To be done
Up to and including the line with "on the worktop.", reproduce the listing below exactly, beginning at its first line.

= = = =

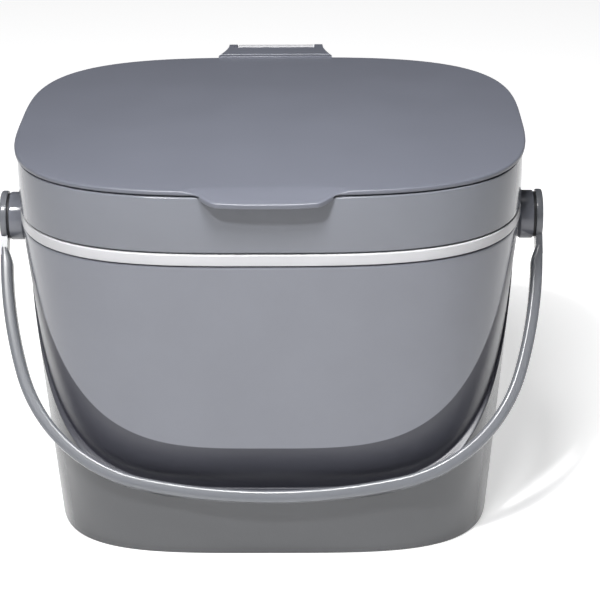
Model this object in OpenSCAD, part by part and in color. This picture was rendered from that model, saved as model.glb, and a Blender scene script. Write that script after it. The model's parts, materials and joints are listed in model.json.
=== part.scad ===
// Countertop compost caddy: tapered bucket, lift-off lid frame, flip lid and swinging bail.
// Millimetres, +Z up, front is -Y. The origin is the middle of the base, on the worktop.

/* [Bucket] */
// Width of the bucket at its base
base_w = 168; // [150:1:186]
// Depth of the bucket at its base
base_d = 135.4; // [122:0.2:150]
// Width of the bucket at its mouth
mouth_w = 187.4; // [175:0.2:205]
// Depth of the bucket at its mouth
mouth_d = 164.8; // [152:0.2:180]
// Height of the bucket wall up to the step below the trim ring
wall_h = 122.8; // [112:0.2:136]
// Thickness of the bucket wall
wall_t = 2.8; // [2.6:0.1:3.4]
// Thickness of the bucket floor
floor_t = 3; // [2.4:0.1:4.5]
// Squareness of the outline at the mouth: 2 is an ellipse, more is boxier
squareness = 3.25; // [2.8:0.05:3.6]
// Squareness of the outline at the base
base_squareness = 3.8; // [3.2:0.05:4]
// Radius where the inside wall meets the floor
inner_fillet = 14; // [6:1:20]
// Height of the foot rim that the bucket stands on
foot_h = 1; // [0.6:0.1:2.5]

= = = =

Written reply
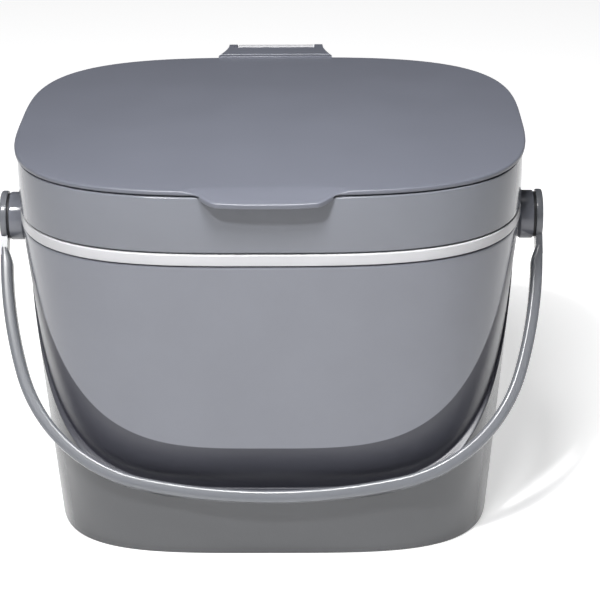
Model this object in OpenSCAD, part by part and in color. This picture was rendered from that model, saved as model.glb, and a Blender scene script. Write that script after it. The model's parts, materials and joints are listed in model.json.
=== part.scad ===
// Countertop compost caddy: tapered bucket, lift-off lid frame, flip lid and swinging bail.
// Millimetres, +Z up, front is -Y. The origin is the middle of the base, on the worktop.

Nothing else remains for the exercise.